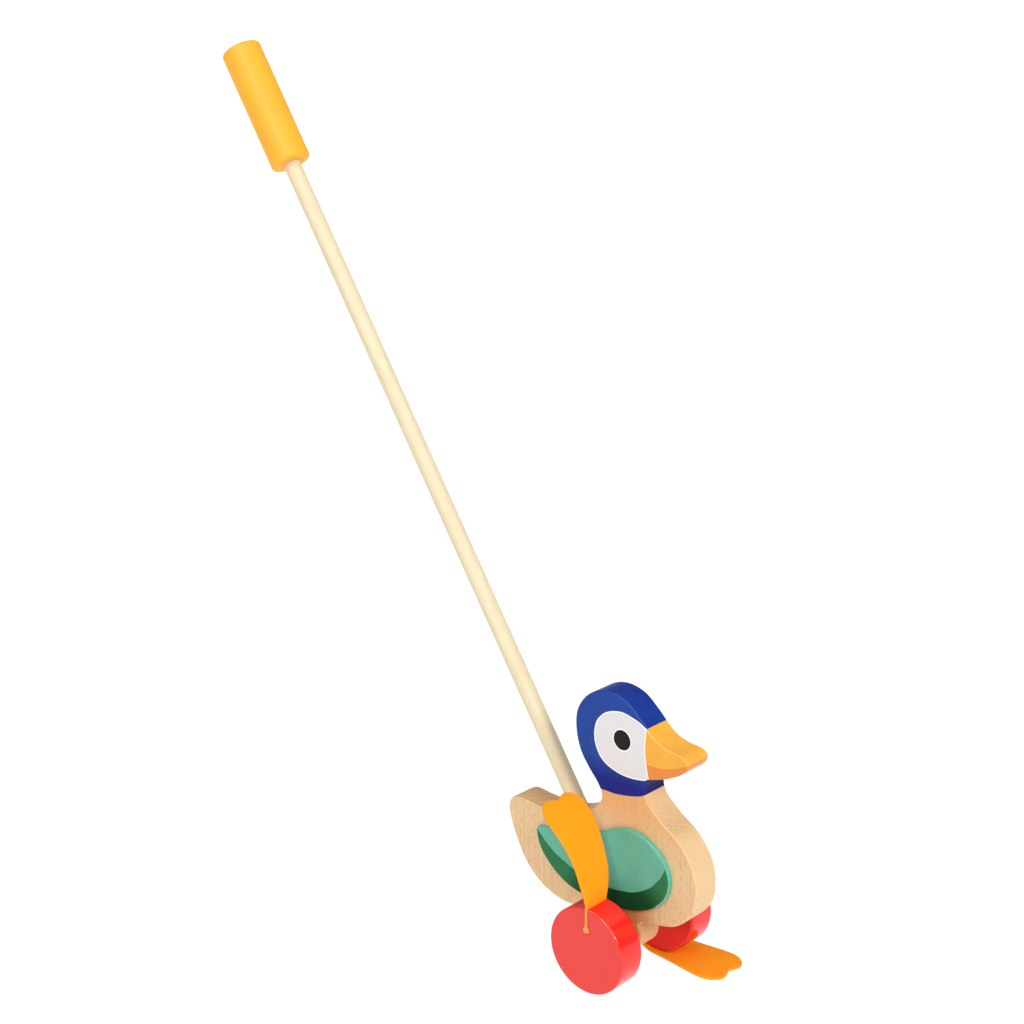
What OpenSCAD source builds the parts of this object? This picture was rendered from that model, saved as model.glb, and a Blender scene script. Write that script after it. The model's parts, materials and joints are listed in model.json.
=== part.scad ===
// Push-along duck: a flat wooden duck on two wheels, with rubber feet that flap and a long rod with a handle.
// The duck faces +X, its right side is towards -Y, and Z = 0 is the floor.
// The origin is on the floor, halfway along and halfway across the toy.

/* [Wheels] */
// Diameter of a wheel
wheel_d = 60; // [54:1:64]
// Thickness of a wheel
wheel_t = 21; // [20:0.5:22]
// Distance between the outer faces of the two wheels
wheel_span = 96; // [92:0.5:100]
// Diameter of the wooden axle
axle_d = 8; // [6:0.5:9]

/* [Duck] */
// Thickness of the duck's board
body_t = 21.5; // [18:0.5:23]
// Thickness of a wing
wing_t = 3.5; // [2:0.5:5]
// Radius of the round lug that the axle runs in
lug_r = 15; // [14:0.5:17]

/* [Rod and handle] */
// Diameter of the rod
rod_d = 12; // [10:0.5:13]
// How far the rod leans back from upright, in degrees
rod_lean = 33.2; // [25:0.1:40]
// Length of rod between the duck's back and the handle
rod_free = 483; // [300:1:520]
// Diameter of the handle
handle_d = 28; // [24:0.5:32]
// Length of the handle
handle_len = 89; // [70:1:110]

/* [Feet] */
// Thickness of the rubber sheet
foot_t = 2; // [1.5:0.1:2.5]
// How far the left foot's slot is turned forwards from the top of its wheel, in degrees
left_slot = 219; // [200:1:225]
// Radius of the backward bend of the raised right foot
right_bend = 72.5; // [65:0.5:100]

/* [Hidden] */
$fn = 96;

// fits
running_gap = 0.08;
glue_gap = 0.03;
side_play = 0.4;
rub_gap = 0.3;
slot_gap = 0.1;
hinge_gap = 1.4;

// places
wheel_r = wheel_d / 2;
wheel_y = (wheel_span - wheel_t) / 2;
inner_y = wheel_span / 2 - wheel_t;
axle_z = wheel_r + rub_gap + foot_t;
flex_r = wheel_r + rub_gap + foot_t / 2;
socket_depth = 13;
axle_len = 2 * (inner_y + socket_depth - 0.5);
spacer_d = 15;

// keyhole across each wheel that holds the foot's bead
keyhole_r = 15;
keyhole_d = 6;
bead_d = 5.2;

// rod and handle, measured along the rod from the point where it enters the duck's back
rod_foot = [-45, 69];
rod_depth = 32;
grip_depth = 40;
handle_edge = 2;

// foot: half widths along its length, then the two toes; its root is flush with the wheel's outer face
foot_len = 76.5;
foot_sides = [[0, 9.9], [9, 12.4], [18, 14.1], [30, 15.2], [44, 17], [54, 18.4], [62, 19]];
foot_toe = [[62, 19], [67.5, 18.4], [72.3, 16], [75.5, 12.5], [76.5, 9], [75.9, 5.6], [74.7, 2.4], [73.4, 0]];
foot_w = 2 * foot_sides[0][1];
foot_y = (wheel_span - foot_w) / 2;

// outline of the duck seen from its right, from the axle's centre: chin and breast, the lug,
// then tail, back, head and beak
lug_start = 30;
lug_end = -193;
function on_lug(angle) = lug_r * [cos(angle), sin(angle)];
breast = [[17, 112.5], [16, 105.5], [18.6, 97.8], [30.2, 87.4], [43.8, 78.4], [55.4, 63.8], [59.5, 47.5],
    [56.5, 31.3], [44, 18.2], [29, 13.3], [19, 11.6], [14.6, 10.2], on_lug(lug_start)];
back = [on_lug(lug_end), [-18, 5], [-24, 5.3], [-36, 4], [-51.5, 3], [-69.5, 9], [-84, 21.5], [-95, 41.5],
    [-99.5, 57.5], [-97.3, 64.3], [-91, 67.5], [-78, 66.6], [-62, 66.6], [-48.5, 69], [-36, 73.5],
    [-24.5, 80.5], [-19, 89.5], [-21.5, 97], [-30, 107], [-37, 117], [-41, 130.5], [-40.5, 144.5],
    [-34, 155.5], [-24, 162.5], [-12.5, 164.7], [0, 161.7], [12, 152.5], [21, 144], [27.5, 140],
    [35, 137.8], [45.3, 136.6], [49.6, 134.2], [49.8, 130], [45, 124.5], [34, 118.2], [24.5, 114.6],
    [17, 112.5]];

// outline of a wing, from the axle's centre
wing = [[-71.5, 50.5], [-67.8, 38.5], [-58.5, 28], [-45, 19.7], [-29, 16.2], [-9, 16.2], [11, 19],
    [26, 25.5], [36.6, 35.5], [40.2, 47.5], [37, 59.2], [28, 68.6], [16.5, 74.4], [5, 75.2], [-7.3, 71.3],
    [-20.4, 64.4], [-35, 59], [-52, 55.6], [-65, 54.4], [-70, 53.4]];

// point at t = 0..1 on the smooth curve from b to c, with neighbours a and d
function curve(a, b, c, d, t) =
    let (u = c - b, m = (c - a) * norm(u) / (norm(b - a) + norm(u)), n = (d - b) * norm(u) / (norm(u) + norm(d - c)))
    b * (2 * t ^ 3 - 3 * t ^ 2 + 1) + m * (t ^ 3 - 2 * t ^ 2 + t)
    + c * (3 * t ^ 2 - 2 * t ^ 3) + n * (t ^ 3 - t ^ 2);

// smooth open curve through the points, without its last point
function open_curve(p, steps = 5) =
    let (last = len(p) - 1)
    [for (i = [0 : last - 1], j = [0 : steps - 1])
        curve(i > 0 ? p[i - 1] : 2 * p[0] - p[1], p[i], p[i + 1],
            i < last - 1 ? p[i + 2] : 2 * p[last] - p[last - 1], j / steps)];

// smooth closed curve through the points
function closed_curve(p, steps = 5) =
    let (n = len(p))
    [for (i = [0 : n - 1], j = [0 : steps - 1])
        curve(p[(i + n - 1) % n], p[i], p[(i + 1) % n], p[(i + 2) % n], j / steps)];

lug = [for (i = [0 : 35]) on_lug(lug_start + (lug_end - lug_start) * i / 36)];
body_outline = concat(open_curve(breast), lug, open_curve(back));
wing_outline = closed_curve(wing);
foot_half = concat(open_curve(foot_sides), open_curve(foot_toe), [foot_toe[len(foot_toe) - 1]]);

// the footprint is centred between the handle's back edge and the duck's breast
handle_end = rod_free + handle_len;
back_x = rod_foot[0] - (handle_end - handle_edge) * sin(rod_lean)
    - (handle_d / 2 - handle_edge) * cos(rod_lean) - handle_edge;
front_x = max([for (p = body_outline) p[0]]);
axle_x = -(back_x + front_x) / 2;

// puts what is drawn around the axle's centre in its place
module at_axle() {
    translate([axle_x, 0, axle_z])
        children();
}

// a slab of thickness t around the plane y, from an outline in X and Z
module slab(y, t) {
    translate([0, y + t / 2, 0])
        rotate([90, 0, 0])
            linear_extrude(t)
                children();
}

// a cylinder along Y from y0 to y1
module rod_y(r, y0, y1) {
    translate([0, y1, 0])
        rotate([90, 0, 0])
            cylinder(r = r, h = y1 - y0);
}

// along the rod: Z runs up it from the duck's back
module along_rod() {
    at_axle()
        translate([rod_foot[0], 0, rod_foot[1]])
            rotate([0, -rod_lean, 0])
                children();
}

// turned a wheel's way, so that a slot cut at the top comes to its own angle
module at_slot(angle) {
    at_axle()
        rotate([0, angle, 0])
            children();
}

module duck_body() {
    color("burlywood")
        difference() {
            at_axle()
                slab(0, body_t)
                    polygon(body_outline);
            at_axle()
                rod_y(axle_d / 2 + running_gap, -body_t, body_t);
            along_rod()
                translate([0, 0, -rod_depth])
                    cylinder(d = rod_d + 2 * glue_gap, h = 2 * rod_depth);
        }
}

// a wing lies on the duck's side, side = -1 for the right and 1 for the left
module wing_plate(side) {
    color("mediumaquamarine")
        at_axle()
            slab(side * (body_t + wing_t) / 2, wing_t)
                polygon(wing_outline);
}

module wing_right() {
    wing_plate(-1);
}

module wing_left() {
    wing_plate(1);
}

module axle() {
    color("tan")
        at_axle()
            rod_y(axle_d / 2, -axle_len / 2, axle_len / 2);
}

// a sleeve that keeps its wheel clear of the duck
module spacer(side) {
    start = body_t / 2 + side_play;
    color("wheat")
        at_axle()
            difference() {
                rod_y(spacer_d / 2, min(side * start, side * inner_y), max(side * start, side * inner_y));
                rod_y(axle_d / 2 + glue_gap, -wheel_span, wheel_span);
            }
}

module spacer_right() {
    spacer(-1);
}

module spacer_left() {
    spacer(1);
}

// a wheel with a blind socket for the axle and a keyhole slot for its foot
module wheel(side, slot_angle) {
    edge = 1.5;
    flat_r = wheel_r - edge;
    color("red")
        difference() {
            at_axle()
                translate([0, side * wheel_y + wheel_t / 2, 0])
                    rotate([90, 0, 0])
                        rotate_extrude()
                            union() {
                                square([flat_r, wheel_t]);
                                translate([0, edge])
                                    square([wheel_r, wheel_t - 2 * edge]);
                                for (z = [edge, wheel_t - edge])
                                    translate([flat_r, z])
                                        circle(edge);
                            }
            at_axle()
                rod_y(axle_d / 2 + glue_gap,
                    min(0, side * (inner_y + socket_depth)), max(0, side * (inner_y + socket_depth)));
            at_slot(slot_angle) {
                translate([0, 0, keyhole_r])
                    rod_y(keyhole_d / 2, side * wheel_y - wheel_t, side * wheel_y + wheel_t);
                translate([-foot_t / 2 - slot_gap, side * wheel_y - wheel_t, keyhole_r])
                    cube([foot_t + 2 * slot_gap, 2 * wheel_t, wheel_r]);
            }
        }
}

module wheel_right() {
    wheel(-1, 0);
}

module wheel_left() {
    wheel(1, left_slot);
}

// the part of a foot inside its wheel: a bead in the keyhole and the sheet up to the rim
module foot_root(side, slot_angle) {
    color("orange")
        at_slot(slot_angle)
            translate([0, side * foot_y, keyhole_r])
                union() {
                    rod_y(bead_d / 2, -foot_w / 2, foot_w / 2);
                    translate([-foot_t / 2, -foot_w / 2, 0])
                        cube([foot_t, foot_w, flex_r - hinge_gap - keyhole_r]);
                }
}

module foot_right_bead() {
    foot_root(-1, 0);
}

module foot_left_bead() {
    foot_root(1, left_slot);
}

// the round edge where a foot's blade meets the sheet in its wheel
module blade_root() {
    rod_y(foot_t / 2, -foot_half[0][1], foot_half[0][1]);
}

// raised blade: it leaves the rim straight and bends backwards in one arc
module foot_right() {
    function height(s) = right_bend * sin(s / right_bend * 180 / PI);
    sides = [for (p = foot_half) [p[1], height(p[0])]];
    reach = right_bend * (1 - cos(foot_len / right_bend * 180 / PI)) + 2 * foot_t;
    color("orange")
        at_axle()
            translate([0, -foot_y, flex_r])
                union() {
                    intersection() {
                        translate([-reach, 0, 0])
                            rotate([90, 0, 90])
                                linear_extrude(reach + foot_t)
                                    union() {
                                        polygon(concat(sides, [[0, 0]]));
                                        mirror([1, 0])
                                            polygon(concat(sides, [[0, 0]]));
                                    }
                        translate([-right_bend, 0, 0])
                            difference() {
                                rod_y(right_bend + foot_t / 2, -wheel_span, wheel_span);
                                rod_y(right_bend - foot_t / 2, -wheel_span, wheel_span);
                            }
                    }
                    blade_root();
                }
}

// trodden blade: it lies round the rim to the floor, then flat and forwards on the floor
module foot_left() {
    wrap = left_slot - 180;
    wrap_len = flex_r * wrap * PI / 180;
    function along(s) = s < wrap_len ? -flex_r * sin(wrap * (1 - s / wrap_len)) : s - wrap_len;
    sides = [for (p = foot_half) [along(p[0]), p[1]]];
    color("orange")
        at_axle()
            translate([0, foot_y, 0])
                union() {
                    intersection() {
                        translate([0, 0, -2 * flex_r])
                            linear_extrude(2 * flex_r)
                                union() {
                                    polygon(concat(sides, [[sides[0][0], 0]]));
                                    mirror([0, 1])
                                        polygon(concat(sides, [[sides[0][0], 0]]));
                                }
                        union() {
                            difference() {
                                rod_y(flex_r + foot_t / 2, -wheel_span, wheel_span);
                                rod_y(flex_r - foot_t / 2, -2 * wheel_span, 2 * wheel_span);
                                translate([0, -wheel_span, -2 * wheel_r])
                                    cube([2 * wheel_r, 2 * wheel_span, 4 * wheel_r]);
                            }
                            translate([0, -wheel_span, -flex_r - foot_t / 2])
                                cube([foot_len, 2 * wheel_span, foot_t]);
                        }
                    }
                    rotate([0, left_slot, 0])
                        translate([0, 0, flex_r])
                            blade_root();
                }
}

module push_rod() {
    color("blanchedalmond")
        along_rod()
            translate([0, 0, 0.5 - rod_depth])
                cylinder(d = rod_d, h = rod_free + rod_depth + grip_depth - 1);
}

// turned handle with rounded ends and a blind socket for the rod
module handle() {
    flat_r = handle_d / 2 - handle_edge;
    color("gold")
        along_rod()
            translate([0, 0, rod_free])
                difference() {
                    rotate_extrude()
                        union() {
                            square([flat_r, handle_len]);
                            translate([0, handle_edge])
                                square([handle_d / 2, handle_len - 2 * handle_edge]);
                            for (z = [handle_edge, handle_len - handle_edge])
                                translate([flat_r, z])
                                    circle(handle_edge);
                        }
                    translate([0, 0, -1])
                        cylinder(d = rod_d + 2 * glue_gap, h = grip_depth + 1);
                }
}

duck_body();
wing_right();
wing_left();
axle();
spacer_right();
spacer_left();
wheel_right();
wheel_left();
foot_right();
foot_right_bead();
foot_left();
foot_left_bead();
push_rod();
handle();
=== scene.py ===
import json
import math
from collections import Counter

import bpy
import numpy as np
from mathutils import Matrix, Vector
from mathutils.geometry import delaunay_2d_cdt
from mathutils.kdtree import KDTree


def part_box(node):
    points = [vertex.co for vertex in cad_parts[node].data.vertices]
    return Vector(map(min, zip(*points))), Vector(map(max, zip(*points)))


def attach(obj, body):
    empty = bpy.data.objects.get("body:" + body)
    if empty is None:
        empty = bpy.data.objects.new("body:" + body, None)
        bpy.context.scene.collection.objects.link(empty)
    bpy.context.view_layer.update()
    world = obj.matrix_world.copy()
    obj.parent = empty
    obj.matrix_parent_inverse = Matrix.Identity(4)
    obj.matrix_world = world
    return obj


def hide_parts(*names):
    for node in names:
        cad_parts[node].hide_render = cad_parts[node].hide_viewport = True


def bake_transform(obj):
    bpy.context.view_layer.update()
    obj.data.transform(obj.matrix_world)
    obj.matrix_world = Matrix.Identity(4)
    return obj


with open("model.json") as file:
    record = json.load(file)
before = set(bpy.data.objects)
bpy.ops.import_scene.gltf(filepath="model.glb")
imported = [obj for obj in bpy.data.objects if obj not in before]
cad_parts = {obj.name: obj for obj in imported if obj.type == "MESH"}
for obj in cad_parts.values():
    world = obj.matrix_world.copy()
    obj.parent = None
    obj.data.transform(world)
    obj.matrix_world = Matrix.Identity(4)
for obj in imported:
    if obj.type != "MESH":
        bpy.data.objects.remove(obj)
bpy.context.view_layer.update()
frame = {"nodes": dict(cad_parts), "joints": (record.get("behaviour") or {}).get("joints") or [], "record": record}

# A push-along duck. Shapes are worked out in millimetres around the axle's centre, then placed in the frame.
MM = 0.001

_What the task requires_
Give back, exactly as written, the lines from the one with "bpy.context.scene.collection.objects.link(empty)" to the last line.

_Written answer_
        bpy.context.scene.collection.objects.link(empty)
    bpy.context.view_layer.update()
    world = obj.matrix_world.copy()
    obj.parent = empty
    obj.matrix_parent_inverse = Matrix.Identity(4)
    obj.matrix_world = world
    return obj


def hide_parts(*names):
    for node in names:
        cad_parts[node].hide_render = cad_parts[node].hide_viewport = True


def bake_transform(obj):
    bpy.context.view_layer.update()
    obj.data.transform(obj.matrix_world)
    obj.matrix_world = Matrix.Identity(4)
    return obj


with open("model.json") as file:
    record = json.load(file)
before = set(bpy.data.objects)
bpy.ops.import_scene.gltf(filepath="model.glb")
imported = [obj for obj in bpy.data.objects if obj not in before]
cad_parts = {obj.name: obj for obj in imported if obj.type == "MESH"}
for obj in cad_parts.values():
    world = obj.matrix_world.copy()
    obj.parent = None
    obj.data.transform(world)
    obj.matrix_world = Matrix.Identity(4)
for obj in imported:
    if obj.type != "MESH":
        bpy.data.objects.remove(obj)
bpy.context.view_layer.update()
frame = {"nodes": dict(cad_parts), "joints": (record.get("behaviour") or {}).get("joints") or [], "record": record}

# A push-along duck. Shapes are worked out in millimetres around the axle's centre, then placed in the frame.
MM = 0.001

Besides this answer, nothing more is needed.